Shelters, pet food companies, veterinarians, boarding kennels, groomers, breeders, and others in the business of making money off our great love of animals are not shy about acknowledging what they call “the deep bond humans develop with their pets” when we are writing the checks to them. As one of their industry organizations acknowledged:
A majority of pet owners share their beds with furry friends. People take their dogs to work, create Instagram accounts for them and help them complete bucket lists. People, it’s clear, increasingly think of pets as family — or fellow people.
This helps explain why the average cost of a veterinary visit is often more than $500, with some spending over $1,000. It also helps explain why Americans spent $100 billion on their animal companions last year. But when a shelter, veterinarian, boarding kennel, or groomer proves incompetent, when they perform below a standard of reasonableness and wrongly injure, kill, or allow your beloved companion to die, they will argue in court that the animal has no value. All the pretty talk about the “human-animal bond” is forgotten. Their claim that “The attachment humans can develop with animals is beyond dispute” becomes nothing more than foolish sentimentality. It’s a one way ticket and they want to keep it that way. Tragically, they aren’t the only ones.
PETA, which raises over $60 million each year on the love people have for animals, also considers it a one way street. After stealing and killing Maya, a family’s dog, they also argued in court that she was worthless and, at best, the family could only recover the market value of the dog. In other words, PETA’s position is the same as that of Velazquez and ACCT Philly — that dogs are like lamps or toasters. If you break it, you just throw it away and buy another one.
The authors of a study in the Journal of Cost-Benefit Analysis want to change that. They set about to monetize the value of a dog. And the sum they came up with (and their explanation as to why) was $10,000. (By contrast, a human is valued at $10,000,000.) In doing so, they acknowledge that most of us consider our animal companions more valuable; indeed, priceless. But they note, “As true as this answer may be, it provides little guidance on how to value the effect of private and public decisions on our four-legged companions.” In other words, they claim, it gives little guidance to courts or legislatures when creating public policy or compensating the families of animal victims.
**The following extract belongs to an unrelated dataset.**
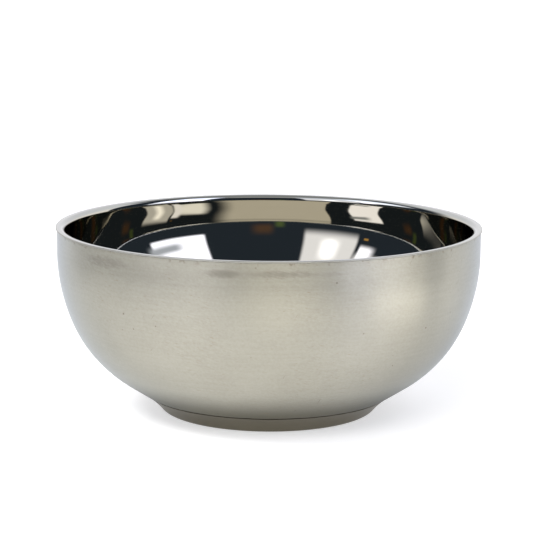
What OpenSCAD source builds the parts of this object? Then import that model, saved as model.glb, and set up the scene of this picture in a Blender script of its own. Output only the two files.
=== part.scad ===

Of course, there are those of us in the legal profession who believe such guidance already exists in the form of compensatory, sentimental/intrinsic, and punitive damages (and even declaratory and injunctive relief), but courts and legislatures, bowing to industry fear-mongering, often remain mired in 19th-century precedent. To many courts, dogs are like toasters. And so perhaps a monetary minimum value of $10,000 in compensatory damages, with the understanding that other damages may also be appropriate (such as cost spent on veterinary care, sentimental damages, and punitive damages when the conduct is reckless, as it was in the cases of Saint and Maya) might help move the ball forward. $10,000, while inadequate from my perspective, is a far cry from a $30 market value for a rescued dog. And if courts and legislatures adopt it, we can shift the fight to whether that figure is high enough as a mandatory minimum.
We can also use that figure as a bridge to something more akin to their actual intrinsic and relational worth. Because despite industry doublespeak, despite what corrupt organizations like ACCT Philly and incompetent shelter directors like Aurora Velazquez claim, Tiffany Lavelle can certainly get another dog, but she can never get another Saint. And as much as that matters to her, it was everything to him.